Mid 2009 the Egyptian Ministry of Housing announced the ambitious Project Cairo 2050.
The government intends on turning the polluted city once again into a pleasant environment, by proposing excessive changes in urban planning. Among others, Project 2050 will replace the el-Arafa cemetery by gardens and parks, creating a green lung in the middle of the city.
To create the green environment Cairo desperately craves, Project 2050 wants to transform the twelve-kilometer long cemetery strip into a giant green vein? 17.000 acres of graves and monuments would be relocated to the satellite cities of Helmand and Six October City, their inhabitants to apartments on the outsides of the capital. 
With more or less seventeen million inhabitants, more than two million highly polluting cars, little public transportation and deplorable air quality, Cairo is –according to the World Bank – the most polluted city in the world. Hence for years, the City council has been looking for ways to improve the living quality of its citizens.

Distrust


Yet many distrust the government’s megalomanic plans.
‘Project 2050 is designed by members of the National Democratic Party, friends of Jamal Mubarak - son of the president - and by businessmen with a bold vision for the capital,’ said Egyptian historian Khaled Fahmy in an interview with MO*.
‘The government doesn’t realize how many people are living in the area.
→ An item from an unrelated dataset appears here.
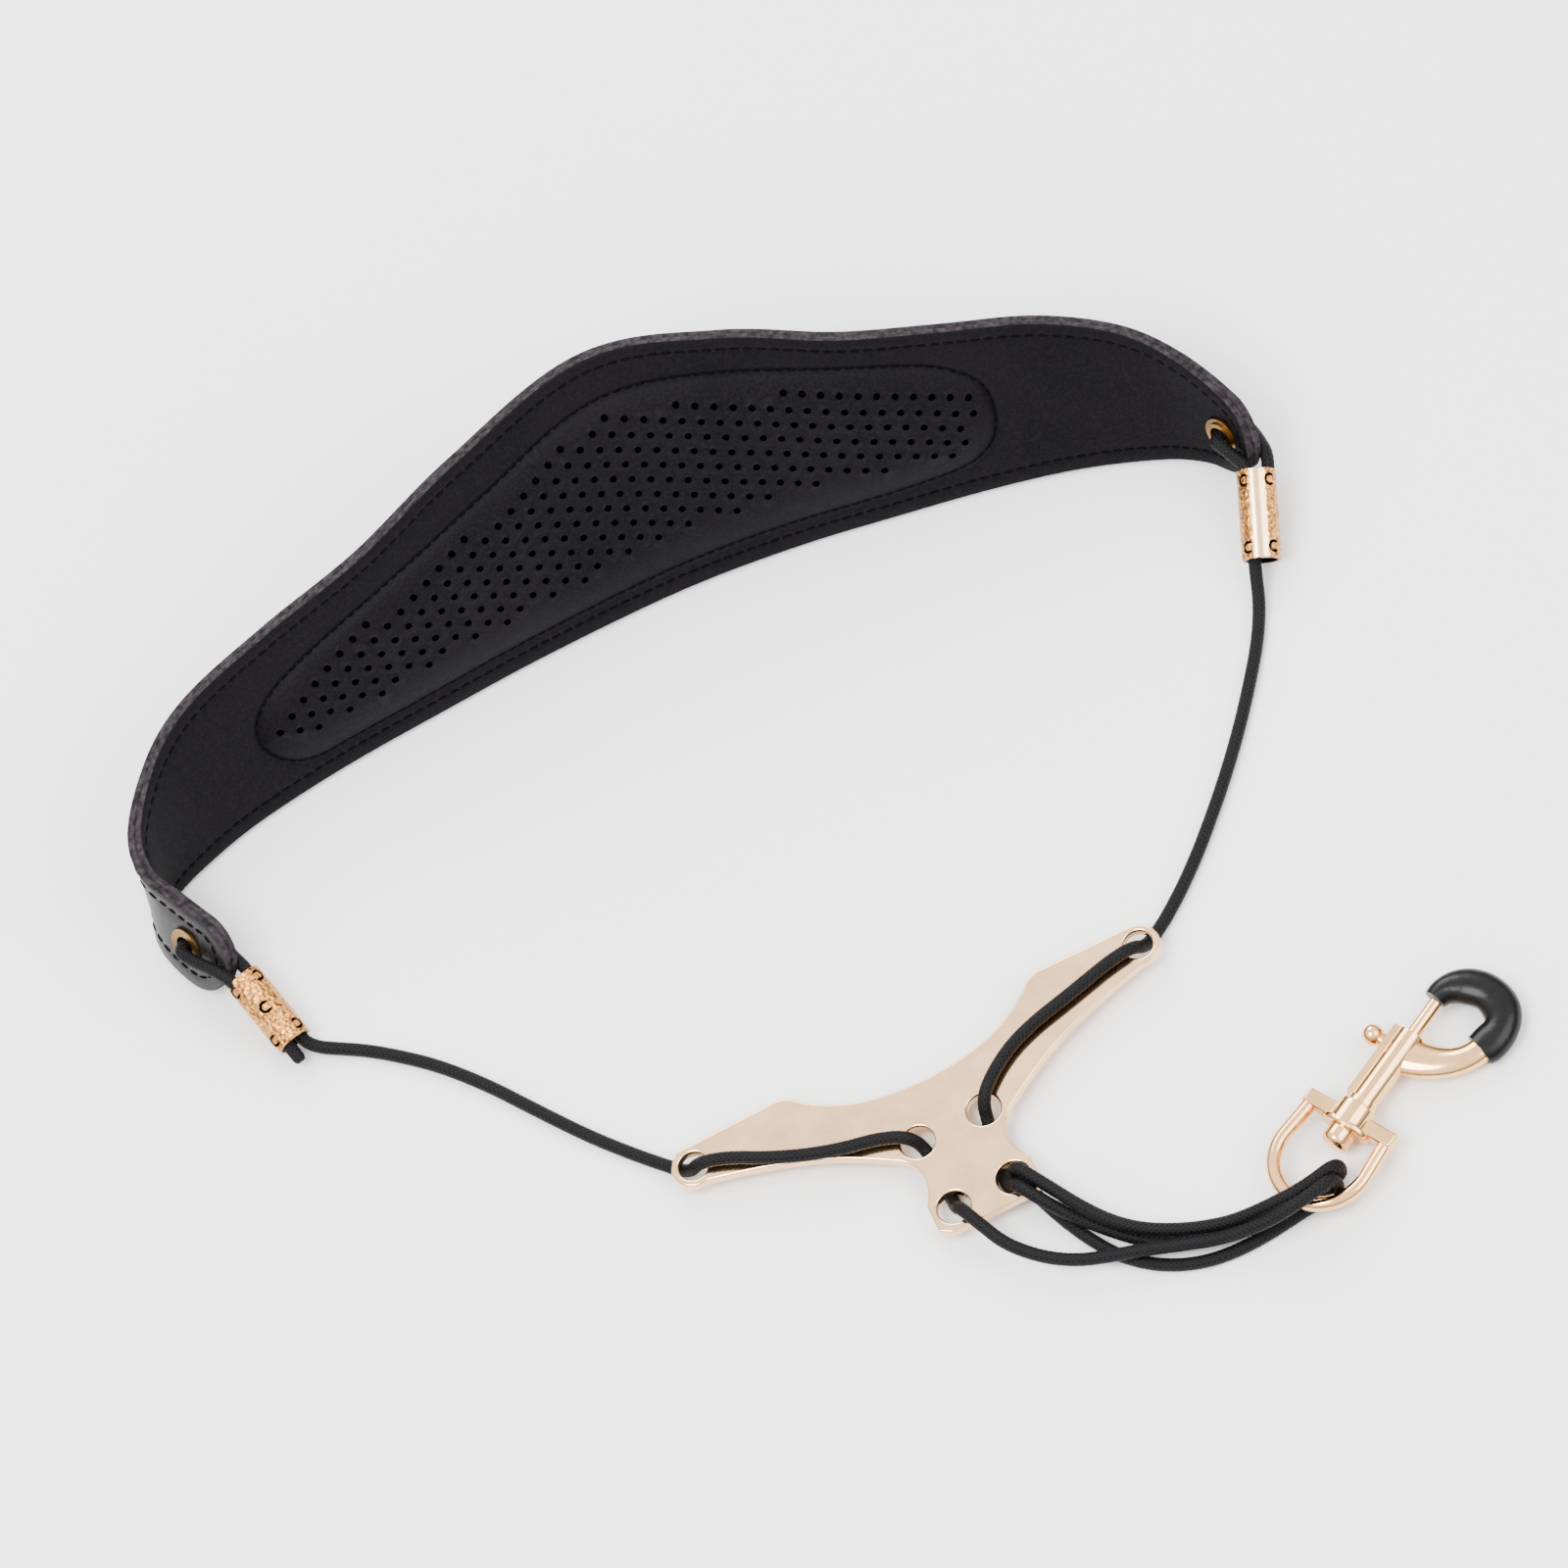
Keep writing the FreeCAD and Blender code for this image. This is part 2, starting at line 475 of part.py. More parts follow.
# ================================================================= ring and hook
def lay_hook(shape, roll):
    """Move a shape from the hook's own axes (a, b, n as X, Y, Z) to its place on the table."""
    shape.rotate(V(0, 0, 0), V(1, 0, 0), roll)
    flipped = FreeCAD.Placement(V(0, 0, 0), FreeCAD.Rotation(V(1, 0, 0), 180))
    heading = FreeCAD.Placement(HOOK_ORIGIN, FreeCAD.Rotation(UP, HOOK_HEADING))
    shape.Placement = heading.multiply(flipped).multiply(shape.Placement)
    return shape


def make_ring():
    """Cast ring: a round bow on a straight bar, with the collar that the hook's shank turns in."""
    slope = math.radians(RING_LEG_SLOPE)
    side = RING_BOW_R * math.cos(slope)
    leg_start = RING_BOW_AT + RING_BOW_R * math.sin(slope)
    foot = side + leg_start * math.tan(slope)
    apex = V(RING_BOW_AT - RING_BOW_R, 0, 0)
    edges = [Part.LineSegment(V(0, foot, 0), V(leg_start, side, 0)).toShape(),
             Part.Arc(V(leg_start, side, 0), apex, V(leg_start, -side, 0)).toShape(),
             Part.LineSegment(V(leg_start, -side, 0), V(0, -foot, 0)).toShape()]
    direction = V(leg_start, side - foot, 0)
    profile = Part.Wire([Part.Circle(V(0, foot, 0), direction, RING_WIRE_R).toShape()])
    bow = Part.Wire(edges).makePipeShell([profile], True, False)
    half = RING_BAR_SIDE / 2
    bar = Part.makeBox(RING_BAR_SIDE, 2 * RING_BAR_HALF, RING_BAR_SIDE, V(-half, -RING_BAR_HALF, -half))
    bar = bar.makeFillet(RING_BAR_FILLET, bar.Edges)
    collar = cylinder(V(COLLAR_FROM, 0, 0), V(COLLAR_TO, 0, 0), COLLAR_R)
    collar = collar.makeFillet(COLLAR_FILLET, [e for e in collar.Edges if e.Curve.TypeId == "Part::GeomCircle"])
    rear = V(COLLAR_FROM, 0, 0)
    oval = Part.Ellipse(rear + V(0, BOSS_HALF_WIDTH, 0), rear + V(0, 0, BOSS_HALF_HEIGHT), rear)
    boss = Part.Face(Part.Wire([oval.toShape()])).extrude(V(BOSS_LENGTH, 0, 0))
    boss = boss.makeFillet(BOSS_FILLET, [e for e in boss.Edges if e.isClosed()])
    bore = cylinder(V(COLLAR_FROM - 1, 0, 0), V(COLLAR_TO + 1, 0, 0), SHANK_R + SHANK_FIT)
    export("d_ring", lay_hook(bow.fuse(bar).fuse(collar).fuse(boss).cut(bore).removeSplitter(), 0))


def sections(stations):
    """Loft through ellipses that stand square to the middle line; each is wider than it is high."""
    wires = []
    for a, b, heading, width, height in stations:
        turn = math.radians(heading)
        major = V(-math.sin(turn), math.cos(turn), 0) * (width / 2)
        ellipse = Part.Ellipse(V(a, b, 0) + major, V(a, b, 0) + UP * (height / 2), V(a, b, 0))
        wires.append(Part.Wire([ellipse.toShape()]))
    return Part.makeLoft(wires, True, False)


def make_hook():
    rivet_start = COLLAR_FROM - END_PLAY
    shank = cylinder(V(rivet_start - 0.5, 0, 0), V(COLLAR_TO + END_PLAY + 0.5, 0, 0), SHANK_R)
    rivet = cylinder(V(rivet_start - RIVET_LENGTH, 0, 0), V(rivet_start, 0, 0), RIVET_R)
    rear = [e for e in rivet.Edges if e.BoundBox.XMax < rivet_start - RIVET_LENGTH + 0.01]
    rivet = rivet.makeFillet(RIVET_DOME_FILLET, rear)
    front = COLLAR_TO + END_PLAY
    barrel = cylinder(V(front, 0, 0), V(BARREL_END, 0, 0), BARREL_R)
    flange = cylinder(V(front, 0, 0), V(front + SHANK_FLANGE_LENGTH, 0, 0), SHANK_FLANGE_R)
    body = barrel.fuse(flange).fuse(shank).fuse(rivet).fuse(sections(ARM))
    rail_width, rail_height = SLOT_RAIL
    slot_half = KNOB_NECK_R + SLOT_FIT
    slot_from = KNOB_AT - BOLT_TRAVEL - slot_half
    slot_to = KNOB_AT + slot_half
    rails = Part.makeBox(BARREL_END - front - SHANK_FLANGE_LENGTH, BARREL_R + rail_height,
                         2 * (slot_half + rail_width),
                         V(front + SHANK_FLANGE_LENGTH, -BARREL_R - rail_height, -slot_half - rail_width))
    slot = Part.makeBox(slot_to - slot_from, BARREL_R + rail_height + 1, 2 * slot_half,
                        V(slot_from, -BARREL_R - rail_height - 1, -slot_half))
    bore = cylinder(V(BORE_FROM, 0, 0), V(BARREL_END + 12, 0, 0), BOLT_R + BOLT_FIT)
    body = body.fuse(rails).cut(bore).cut(slot).fuse(sections(CORE))
    export("hook_body", lay_hook(body.removeSplitter(), HOOK_ROLL))
    cover = sections(COVER).cut(sections(CORE)).cut(sections(ARM))
    export("hook_cover", lay_hook(cover, HOOK_ROLL))


def make_gate():
    """Sliding bolt that closes the hook, its thumb knob and the spring behind it."""
    bolt = cylinder(V(BOLT_TAIL, 0, 0), V(BOLT_TIP, 0, 0), BOLT_R)
    bolt = bolt.makeFillet(BOLT_TIP_FILLET, [e for e in bolt.Edges if e.Curve.TypeId == "Part::GeomCircle"])
    socket_floor = BOLT_R - KNOB_SOCKET
    neck = cylinder(V(KNOB_AT, -socket_floor, 0), V(KNOB_AT, -KNOB_REACH, 0), KNOB_NECK_R)
    export("gate_bolt", lay_hook(bolt.cut(neck), HOOK_ROLL))
    ball = Part.makeSphere(KNOB_BALL_R, V(KNOB_AT, -KNOB_REACH, 0))
    foot = cylinder(V(KNOB_AT, -KNOB_FOOT_FROM, 0), V(KNOB_AT, -KNOB_FOOT_TO, 0), KNOB_FOOT_R)
    export("thumb_knob", lay_hook(neck.fuse(ball).fuse(foot).removeSplitter(), HOOK_ROLL))
    start = BORE_FROM + SPRING_WIRE_R + SPRING_END_GAP
    length = BOLT_TAIL - BORE_FROM - 2 * (SPRING_WIRE_R + SPRING_END_GAP)
    helix = Part.makeHelix(length / SPRING_TURNS, length, SPRING_COIL_R)
    profile = Part.Wire([Part.Circle(V(SPRING_COIL_R, 0, 0), V(0, 1, 0), SPRING_WIRE_R).toShape()])
    spring = Part.Wire(helix.Edges).makePipeShell([profile], True, True)
    spring.Placement = FreeCAD.Placement(V(start, 0, 0), FreeCAD.Rotation(V(0, 1, 0), 90))
    export("gate_spring", lay_hook(spring, HOOK_ROLL))


# ================================================================= cord
def make_cords():
    for name, route in CORDS.items():
        export(name, tube([V(*p) for p in route], CORD_R, name))


make_band()
make_eyelets()
make_bead("left", LEFT_BEAD)
make_bead("right", RIGHT_BEAD)
make_plate()
make_ring()
make_hook()
make_gate()
make_cords()
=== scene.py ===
"""Looks of the saxophone neck strap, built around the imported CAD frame.

Sizes are millimetres and are scaled to metres by MM when a mesh is made. On the neck band a place is
(s, w, lift): s along its middle line from the left tab, w up its width from the lower edge, and lift
from the seam between the two leathers, positive away from the neck.
"""

import math

import bpy
import numpy as np
from mathutils import Matrix, Vector
from mathutils.geometry import delaunay_2d_cdt


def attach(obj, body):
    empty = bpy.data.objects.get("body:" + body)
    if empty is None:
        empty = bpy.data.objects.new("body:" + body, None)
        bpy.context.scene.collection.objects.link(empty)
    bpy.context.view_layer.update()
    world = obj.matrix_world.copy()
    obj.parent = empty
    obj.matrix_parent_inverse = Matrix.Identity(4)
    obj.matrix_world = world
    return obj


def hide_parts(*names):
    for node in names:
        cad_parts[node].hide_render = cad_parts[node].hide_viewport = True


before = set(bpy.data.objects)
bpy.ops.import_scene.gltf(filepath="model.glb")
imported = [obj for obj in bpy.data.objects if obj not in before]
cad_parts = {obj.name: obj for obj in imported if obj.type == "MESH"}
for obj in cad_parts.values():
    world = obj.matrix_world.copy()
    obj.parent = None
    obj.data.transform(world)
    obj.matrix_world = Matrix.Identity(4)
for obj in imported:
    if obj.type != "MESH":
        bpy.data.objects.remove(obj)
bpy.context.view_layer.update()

MM = 0.001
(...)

It simply thinks the dead have to be transported and the families which own a grave compensated,’ Fahmy explained.
The historian believes that the proposal to convert el-Arafa into a park is only a cover-up for the true plans of the businessman. According to Fahmy ‘creating parks is always popular in Cairo, everybody wants them. Construction and real estate, that’s what it is about.’

Hesitant positivism


The Egyptian weekly el-Ahram visited el-Arafa after the City Council’s announcement and discussed the proposals with the cemetery’s inhabitants. Many were alarmed by the plans of the government, while others could see the advantages of leaving the area.
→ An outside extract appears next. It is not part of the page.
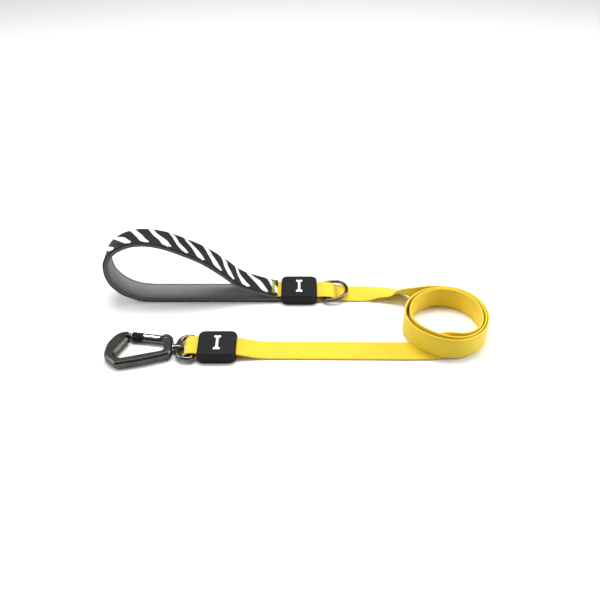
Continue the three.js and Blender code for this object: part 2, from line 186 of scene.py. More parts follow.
class Graph:
    """A principled material built node by node."""

    def __init__(self, name, color, roughness, metallic=0.0, **fixed):
        self.material = bpy.data.materials.new(name)
        self.material.use_nodes = True
        self.tree = self.material.node_tree
        self.shader = self.tree.nodes["Principled BSDF"]
        self.set("Base Color", (*color, 1.0))
        self.set("Roughness", roughness)
        self.set("Metallic", metallic)
        for socket, value in fixed.items():
            self.set(socket.replace("_", " "), value)

    def set(self, socket, value):
        if isinstance(value, bpy.types.NodeSocket):
            self.tree.links.new(value, self.shader.inputs[socket])
        else:
            self.shader.inputs[socket].default_value = value

    def node(self, kind, inputs=None, **settings):
        made = self.tree.nodes.new(kind)
        for key, value in settings.items():
            setattr(made, key, value)
        for key, value in (inputs or {}).items():
            if isinstance(value, bpy.types.NodeSocket):
                self.tree.links.new(value, made.inputs[key])
            else:
                made.inputs[key].default_value = value
        return made

    def math(self, operation, a, b=0.0, c=0.0):
        return self.node("ShaderNodeMath", {0: a, 1: b, 2: c}, operation=operation).outputs[0]

    def strand(self):
        """The along, across and depth places on the cloth."""
        place = self.node("ShaderNodeAttribute", attribute_name="strand").outputs["Vector"]
        return place, self.node("ShaderNodeSeparateXYZ", {0: place}).outputs

    def position(self):
        return self.node("ShaderNodeTexCoord").outputs["Object"]

    def noise(self, vector, scale, detail=2.0, distortion=0.0):
        made = self.node(
            "ShaderNodeTexNoise",
            {"Vector": vector, "Scale": scale, "Detail": detail, "Distortion": distortion},
        )
        return made.outputs["Fac"]

    def scaled(self, vector, scale):
        return self.node("ShaderNodeMapping", {"Vector": vector, "Scale": scale}).outputs["Vector"]

    def span(self, value, low, high, to_low=0.0, to_high=1.0):
        """Maps value from low..high to to_low..to_high, held inside."""
        made = self.node(
            "ShaderNodeMapRange",
            {"Value": value, "From Min": low, "From Max": high, "To Min": to_low, "To Max": to_high},
        )
        return made.outputs["Result"]

    def mix(self, factor, a, b):
        made = self.node("ShaderNodeMix", {"Factor": factor}, data_type="RGBA")
        for socket, value in ((made.inputs[6], a), (made.inputs[7], b)):
            if isinstance(value, bpy.types.NodeSocket):
                self.tree.links.new(value, socket)
            else:
                socket.default_value = (*value, 1.0)
        return made.outputs[2]

    def bump(self, height, distance, strength=1.0):
        made = self.node(
            "ShaderNodeBump", {"Height": height, "Distance": distance, "Strength": strength}
        )
        self.set("Normal", made.outputs["Normal"])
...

On the one hand the people of el-Arafa live in one of the safest, most quit neighborhoods of the otherwise hectic capital. The cemetery might not have a phone or garbage service, it looks nothing like an Egyptian slum.
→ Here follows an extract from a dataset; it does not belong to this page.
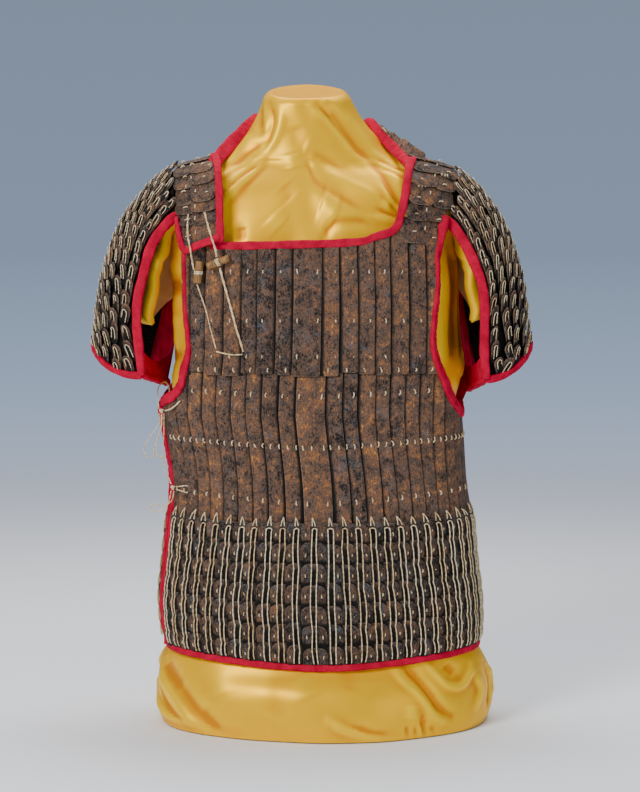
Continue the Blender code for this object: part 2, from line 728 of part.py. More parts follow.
def side_ties():
    """Thin cords that draw the side opening and the sleeve's corner together, tied in two knots."""
    upper = Vector((-192.3, -51, 392.5))
    lower = Vector((-179.0, -49, 297.5))
    knot("tie_knot_upper", upper, 3.4)
    knot("tie_knot_lower", lower, 3.2)
    cord("tie_sleeve_loop", [
        upper + Vector((-3.6, 1.5, 2.5)), (-197.2, -44, 408), (-198, -32, 418.4), (-193.8, -24, 425),
        (-188.6, -22, 425.6), (-185, -27, 419.5), (-184, -31, 413)], 1.6)
    cord("tie_anchor_upper", [
        upper + Vector((4.4, -0.6, 0.2)), (-181, -65, 395.5), (-174, -72, 400.5),
        (-168, -76.5, 406.5)], 2.2)
    cord("tie_loop_long", [
        upper + Vector((-3.2, 0, -3.4)), (-195.6, -48, 377), (-207.7, -44, 359.2),
        (-215.4, -40, 345.9), (-213.1, -38, 337.1), (-207, -37, 333.4), (-202.8, -37, 337.7),
        (-203.2, -39, 345.2), (-198.6, -42, 354.1), (-193.6, -50, 370.4),
        upper + Vector((-0.2, -0.6, -4.6))], 1.6)
    cord("tie_loop_short", [
        upper + Vector((0.6, -3.6, -3.4)), (-192, -55.5, 375.6), (-196.4, -56, 360),
        (-198.8, -55, 349), (-198.4, -54, 341), (-195.4, -52.5, 336.5), (-189, -51.5, 336),
        (-186.6, -52, 330.6)], 1.6)
    cord("tie_strand", [
        upper + Vector((3.0, -2.2, -3.2)), (-189.6, -51.5, 366.8), (-190.6, -50.5, 352.5),
        (-191.6, -49, 344.5), (-191.8, -48.4, 330), (-188.6, -49, 318.4), (-183.6, -49, 308.2),
        lower + Vector((-2.2, -0.6, 4.4))], 1.6)
    cord("tie_loop_lower", [
        lower + Vector((1.4, -2.2, -4.0)), (-178.6, -53, 286.8), (-181.9, -53, 279.8),
        (-191.7, -50, 275.6), (-202.4, -48, 276.6), (-206.7, -47, 273.2), (-203.8, -47, 269.3),
        (-195.4, -48, 269.4), (-187.6, -54, 272.6), (-183.4, -57, 281.5),
        lower + Vector((-2.0, -3.2, -3.8))], 1.6)
    cord("tie_anchor_lower", [
        lower + Vector((4.2, -0.8, 1.4)), (-168.5, -59.5, 300.2), (-160.5, -65.6, 301.4),
        (-157.4, -67.4, 297.4), (-160.5, -65.6, 293.2), (-168.3, -59.8, 294.6),
        lower + Vector((4.0, -1.0, -1.8))], 1.6)


def build():
    clear_scene()
    torso_form()
    satin_cover()
    sleeve_supports()
    chest_front()
    chest_back()
    waist_wrap()
    skirt_wrap()
    shoulder_straps()
    yoke_back()
    sleeves()
    sleeve_gussets()
    neck_binding()
    strap_end_binding()
    armhole_bindings()
    hem_binding()
    sleeve_bindings()
    fastenings()
    side_ties()


build()
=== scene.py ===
"""A short-sleeved coat of laced iron scales, bound in crimson, on a satin-covered torso stand.

Lengths in the tables are millimetres. X runs from the wearer's right to left, Y from front to back
and Z up from the surface that the stand rests on.
"""
import math
from functools import partial

import bmesh
import bpy
import numpy as np
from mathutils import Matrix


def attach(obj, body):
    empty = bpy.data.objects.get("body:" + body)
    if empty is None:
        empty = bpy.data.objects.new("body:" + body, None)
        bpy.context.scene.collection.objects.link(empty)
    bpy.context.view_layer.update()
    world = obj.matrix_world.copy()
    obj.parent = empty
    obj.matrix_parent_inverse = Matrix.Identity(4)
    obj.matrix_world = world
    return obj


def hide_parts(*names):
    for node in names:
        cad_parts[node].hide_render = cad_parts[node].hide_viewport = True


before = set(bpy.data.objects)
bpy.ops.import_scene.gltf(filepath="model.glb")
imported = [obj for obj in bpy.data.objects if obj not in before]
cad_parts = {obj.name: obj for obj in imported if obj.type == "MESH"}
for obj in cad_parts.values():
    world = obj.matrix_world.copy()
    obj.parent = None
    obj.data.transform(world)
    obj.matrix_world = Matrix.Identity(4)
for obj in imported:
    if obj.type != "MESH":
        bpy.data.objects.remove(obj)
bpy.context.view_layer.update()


# ---------------------------------------------------------------------------------------------
# The room. The coat stands on a pale floor in soft studio light: one large lamp from the
# wearer's right, a weaker one from the left and a long one overhead. The camera is at chest
# height, 2.6 m away, and looks slightly down.

camera = bpy.data.objects.new("camera", bpy.data.cameras.new("camera"))
bpy.context.scene.collection.objects.link(camera)
bpy.context.scene.camera = camera
camera.location = (0.0099, -2.597, 0.589)
camera.rotation_euler = (math.radians(86.0), 0, 0)
camera.data.lens = 94.5
camera.data.sensor_width = 36
camera.data.clip_end = 60

LAMPS = (
    # name, place, aimed at, width, height, watts, colour
    ("key_lamp", (-1.7, -2.3, 2.1), (0, 0, 0.45), 1.1, 1.1, 92, (1.0, 0.985, 0.96)),
    ("fill_lamp", (2.2, -2.2, 1.0), (0, 0, 0.40), 1.6, 1.6, 16, (0.95, 0.97, 1.0)),
    ("top_lamp", (0.1, 0.5, 2.4), (0, 0, 0.50), 1.8, 1.0, 44, (1.0, 1.0, 1.0)),
)
for name, place, target, width, height, watts, colour in LAMPS:
    light = bpy.data.lights.new(name, "AREA")
    light.shape = "RECTANGLE"
    light.size, light.size_y = width, height
    light.energy = watts
    light.color = colour
    lamp = bpy.data.objects.new(name, light)
    lamp.location = place
    aim = np.subtract(target, place)
    lamp.rotation_euler = (math.atan2(math.hypot(aim[0], aim[1]), -aim[2]), 0,
                           math.atan2(-aim[0], aim[1]))
    bpy.context.scene.collection.objects.link(lamp)


def add_node(tree, kind, inputs=None, **settings):
    """Adds a shader node; inputs maps its sockets to values or to other nodes' outputs."""
    node = tree.nodes.new("ShaderNode" + kind)
    for name, value in settings.items():
        setattr(node, name, value)
    for socket, value in (inputs or {}).items():
        if isinstance(value, bpy.types.NodeSocket):
            tree.links.new(value, node.inputs[socket])
        else:
            node.inputs[socket].default_value = value
    return node


def ramp(tree, value, *stops):
    """A colour ramp over a value; each stop is a place and a colour or a grey."""
    node = add_node(tree, "ValToRGB", {"Fac": value})
    band = node.color_ramp
    for place, colour in stops[2:]:
        band.elements.new(place)
    ordered = sorted(stops, key=lambda stop: stop[0])
    for element, (place, colour) in zip(band.elements, ordered):
        element.position = place
        element.color = (*colour, 1) if isinstance(colour, tuple) else (colour,) * 3 + (1,)
    return node.outputs["Color"]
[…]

On the other hand many of the inhabitants feel systematically discriminated against. Especially younger generations have a hard time to find friends from other and often refuse to disclose their origins to employers or professors. To live in an apartment in Six October City or Helmand does not seem such a bad idea.
Yet, that the government is really planning on providing the inhabitants of el-Aarafa with a new place to live, seems Fahmy an illusion. ‘They don’t know what they’re talking about,’ he said.